As for the first difficulty, the change in this Bill seems to tackle it. What the difference between the existing law and the new bill implies is that there will be more than previous permitted land for aquaculture. In other words, this bill will allow the applicant for the grant request as much as the other two committees could give with their own policy, unlike the previous situation where the fish farmers are more likely to conduct the aquaculture illegally as a result of insufficient land allocation by the Fishery Department.
Nevertheless, the second barrier proves to be not easy to be solved. Responding to a question about land being used for aquaculture without applying for an alternative land use designation, the Deputy Minister for Agriculture, Livestock and Irrigation told the Hluttaw in February 2018 that “in the past we have considered a fish-farming pond without having applied for this alternative land use to be subject to a fine for conducting aquaculture”. Fines are therefore seen as a temporary measure to punish those illegally conducting aquaculture on farm land.

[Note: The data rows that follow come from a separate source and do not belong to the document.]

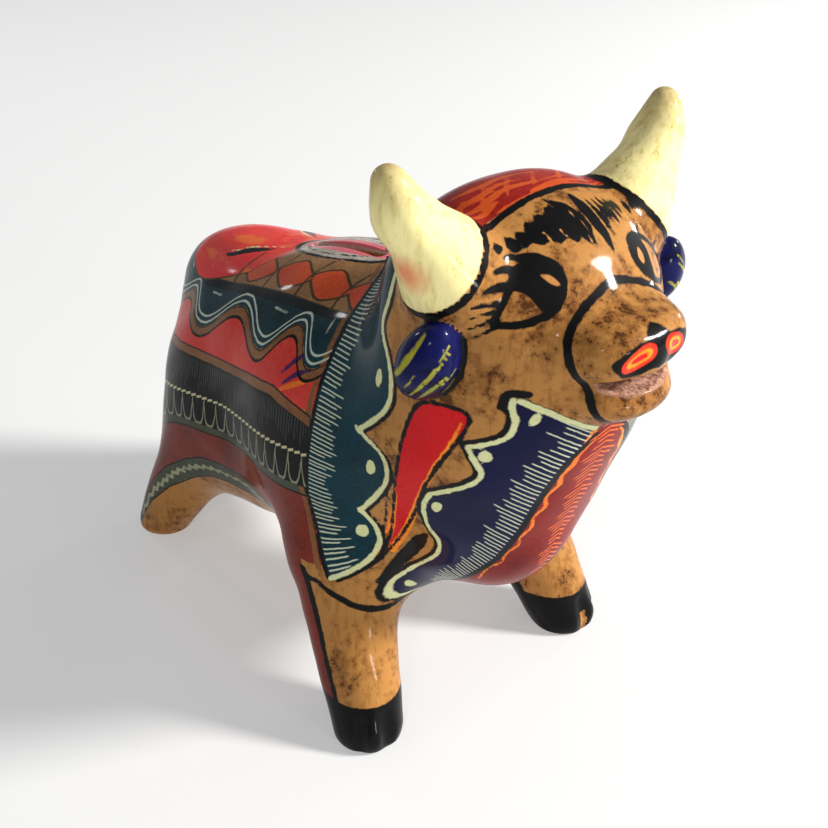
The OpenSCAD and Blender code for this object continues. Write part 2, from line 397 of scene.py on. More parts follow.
def insideShape(u, v, line):
    inside = np.zeros(len(u), bool)
    for i in range(len(line)):
        a, b = line[i], line[(i + 1) % len(line)]
        hit = (a[1] > v) != (b[1] > v)
        cross = a[0] + (v - a[1]) / (b[1] - a[1] if b[1] != a[1] else 1e-9) * (b[0] - a[0])
        inside ^= hit & (u < cross)
    return inside


layers = {}


def layer(name):
    if name not in layers:
        layers[name] = np.full(len(skin), far)
    return layers[name]


def add(name, field):
    # join a shape to a layer
    layers[name] = np.minimum(layer(name), field)


def trim(name, field):
    # keep only what lies inside a shape
    layers[name] = np.maximum(layers[name], field)


charts = {}
for name in ("face", "faceBoth", "faceRight", "neck", "flank", "side", "crown", "earFront"):
    charts[name] = chart(name, skin)


def draw(name, where, points, width=1.4, closed=False, straight=False, squash=1.0):
    # a line, or with width 0 a filled shape; squash is how many millimetres one unit up is
    u, v, valid = charts[where]
    v = v * squash
    line = np.array(points, float) * (1, squash)
    if not straight:
        line = smoothLine(line, closed or width == 0)
    lo, hi = line.min(0) - 8, line.max(0) + 8
    near = np.flatnonzero(valid & (u > lo[0]) & (u < hi[0]) & (v > lo[1]) & (v < hi[1]))
    un, vn = u[near], v[near]
    if width == 0:
        d = strokeDistance(un, vn, line, [0], True)
        d = np.where(insideShape(un, vn, line), -d, d)
    else:
        d = strokeDistance(un, vn, line, width if isinstance(width, (list, tuple)) else [width], closed)
    f = layer(name)
    f[near] = np.minimum(f[near], d)


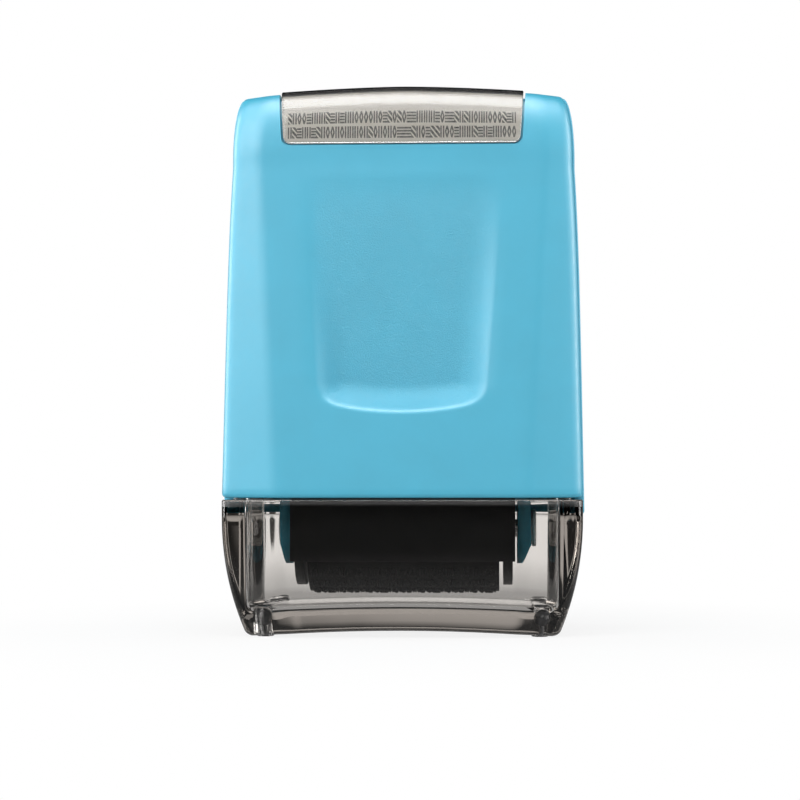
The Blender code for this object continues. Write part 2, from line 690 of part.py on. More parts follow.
def make_axle(parent):
    centre = (0.0, 0.0, AXLE_Z)
    end_radius = AXLE_RADIUS - AXLE_CHAMFER
    full = AXLE_HALF - AXLE_CHAMFER
    outline = [(-AXLE_HALF, 0), (-AXLE_HALF, end_radius), (-full, AXLE_RADIUS)]
    outline += [(full, AXLE_RADIUS), (AXLE_HALF, end_radius), (AXLE_HALF, 0)]
    add_piece("roller_axle", turned(outline, 24, "X", centre), STEEL, parent)
    bore = AXLE_RADIUS + GAP
    flange = ARM_OUT + GAP
    end = flange + BUSH_FLANGE
    outline = [(ARM_IN, bore), (ARM_IN, BUSH_RADIUS), (flange, BUSH_RADIUS), (flange, BUSH_FLANGE_RADIUS)]
    outline += [(end, BUSH_FLANGE_RADIUS), (end, bore)]
    for side, word in ((-1, "left"), (1, "right")):
        bush = turned([(side * along, radius) for along, radius in outline], 24, "X", centre)
        add_piece(f"axle_bush_{word}", bush, WHITE, parent)


def make_print_roller(parent):
    centre = (0.0, 0.0, AXLE_Z)
    sleeve_in = SLEEVE_RADIUS - SLEEVE_WALL
    cushion_out = sleeve_in - GAP
    core_out = cushion_out - CUSHION_WALL - GAP
    hub_out = core_out - CORE_WALL - GAP
    half = SLEEVE_HALF
    sleeve = pipe(-half, half, sleeve_in, SLEEVE_RADIUS, ROLLER_SEGMENTS, centre)
    add_piece("print_sleeve", sleeve, RUBBER, parent)
    cushion = pipe(-half, half, core_out + GAP, cushion_out, ROLLER_SEGMENTS, centre)
    add_piece("cushion_sleeve", cushion, CUSHION, parent)
    core = pipe(-half, half, hub_out + GAP, core_out, ROLLER_SEGMENTS, centre)
    add_piece("roller_core", core, BLACK, parent)
    bore = AXLE_RADIUS + GAP
    for side, word in ((-1, "left"), (1, "right")):
        outline = [(half - HUB_DEPTH, bore), (half - HUB_DEPTH, HUB_BOSS_RADIUS)]
        outline += [(half - HUB_DISC, HUB_BOSS_RADIUS), (half - HUB_DISC, hub_out)]
        outline += [(half, hub_out), (half, bore)]
        hub = turned([(side * along, radius) for along, radius in outline], ROLLER_SEGMENTS, "X", centre)
        add_piece(f"roller_hub_{word}", hub, WHITE, parent)


def make_ink_roller(parent):
    centre = (0.0, 0.0, INK_AXLE_Z)
    core_in = INK_AXLE_RADIUS + GAP
    add_piece("ink_core", pipe(-INK_HALF, INK_HALF, core_in, INK_CORE_RADIUS, 24, centre), WHITE, parent)
    foam_in = INK_CORE_RADIUS + GAP
    add_piece("ink_foam", pipe(-INK_HALF, INK_HALF, foam_in, INK_RADIUS, 32, centre), FOAM, parent)


def coil(x, low_z, high_z):
    """An upright coil spring as one unbroken tube."""
    bm = bmesh.new()
    steps = SPRING_TURNS * SPRING_STEPS
    rings = []
    for k in range(steps + 1):
        angle = math.tau * SPRING_TURNS * k / steps
        rise = low_z + SPRING_WIRE + (high_z - low_z - 2 * SPRING_WIRE) * k / steps
        ring = []
        for j in range(SPRING_SIDES):
            turn = math.tau * j / SPRING_SIDES
            reach = SPRING_RADIUS + SPRING_WIRE * math.cos(turn)
            height = rise + SPRING_WIRE * math.sin(turn)
            ring.append((x + reach * math.cos(angle), reach * math.sin(angle), height))
        rings.append(join_points(bm, ring))
    for lower, upper in zip(rings, rings[1:]):
        bridge_rows(bm, lower, upper, closed=True)
    bm.faces.new(rings[0])
    bm.faces.new(rings[-1])
    bmesh.ops.recalc_face_normals(bm, faces=bm.faces)
    return bm


def make_ink_carriage(parent):
    """The axle of the ink roller, its two sliding blocks and the springs that press them down."""
    centre = (0.0, 0.0, INK_AXLE_Z)
    axle = rod(-INK_AXLE_HALF, INK_AXLE_HALF, INK_AXLE_RADIUS, 20, "X", centre)
    add_piece("ink_axle", axle, STEEL, parent)
    low_z = INK_AXLE_Z - INK_BLOCK_HALF
    high_z = INK_AXLE_Z + INK_BLOCK_HALF
    for side, word in ((-1, "left"), (1, "right")):
        xs = sorted(side * x for x in INK_BLOCK_X)
        body = solid_box((xs[0], -INK_BLOCK_HALF, low_z), (xs[1], INK_BLOCK_HALF, high_z))
        block = add_piece(f"ink_block_{word}", body, WHITE, parent)
        ends = sorted((side * (INK_BLOCK_X[1] - 0.5), side * INK_TONGUE_OUT))
        start = (ends[0], -INK_TONGUE_HALF, low_z + INK_TONGUE_LOWER)
        tongue = solid_box(start, (ends[1], INK_TONGUE_HALF, high_z - INK_TONGUE_LOWER))
        combine(block, add_tool(f"tongue_{word}", tongue, parent), "UNION")
        bore = rod(side * 10.0, side * (INK_AXLE_HALF + 0.15), INK_AXLE_RADIUS + GAP, 20, "X", centre)
        combine(block, add_tool(f"block_bore_{word}", bore, parent), "DIFFERENCE")
        spring = coil(side * SPRING_X, high_z + GAP, FRAME_TOP_Z - FRAME_WALL - GAP)
        add_piece(f"ink_spring_{word}", spring, STEEL, parent)


def main():
    clear_scene()
    handle = axis_empty("handle_axis", 0.0)
    roller = axis_empty("roller_axis", AXLE_Z)
    ink = axis_empty("ink_roller_axis", INK_AXLE_Z)
    groove = add_tool("label_groove", band(GROOVE_BAND, GROOVE_MARGIN), handle)
    make_cap()
    make_front_shell(handle, groove)
    make_rear_shell(handle, groove)
    make_label(handle)
    make_chassis(handle)
    make_chassis_screws(handle)
    make_cartridge_frame(handle)
    make_ink_plug(handle)
    make_axle(handle)
    make_ink_carriage(handle)
    make_print_roller(roller)
    make_ink_roller(ink)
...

This draft Bill does not specify any timetable for transition to the new regulations. When and how will new fines be imposed on operators who suddenly discover they are operating illegally? This uncertainty and risk of prosecution is not helpful for the aquaculture industry.
For the government to lift the aquaculture sector, it should move as quickly as possible to implement the process of legalising aquaculture land which has no La Na 39. Strict limitations on the industry should be relaxed, and in the process other relevant land management laws taken into account. We have reported previously at The Ananda on the various ways that new and existing laws relating to land are making the regulatory environment increasingly complex, and therefore increasingly difficult for people to navigate in order to run their fishing or farming businesses (https://theananda.org/en/blog/view/two-new-bills).
Therefore, only when this main challenge is solved, the aquaculture sector can improve as much as possible so as to support the improvement of fishery industry.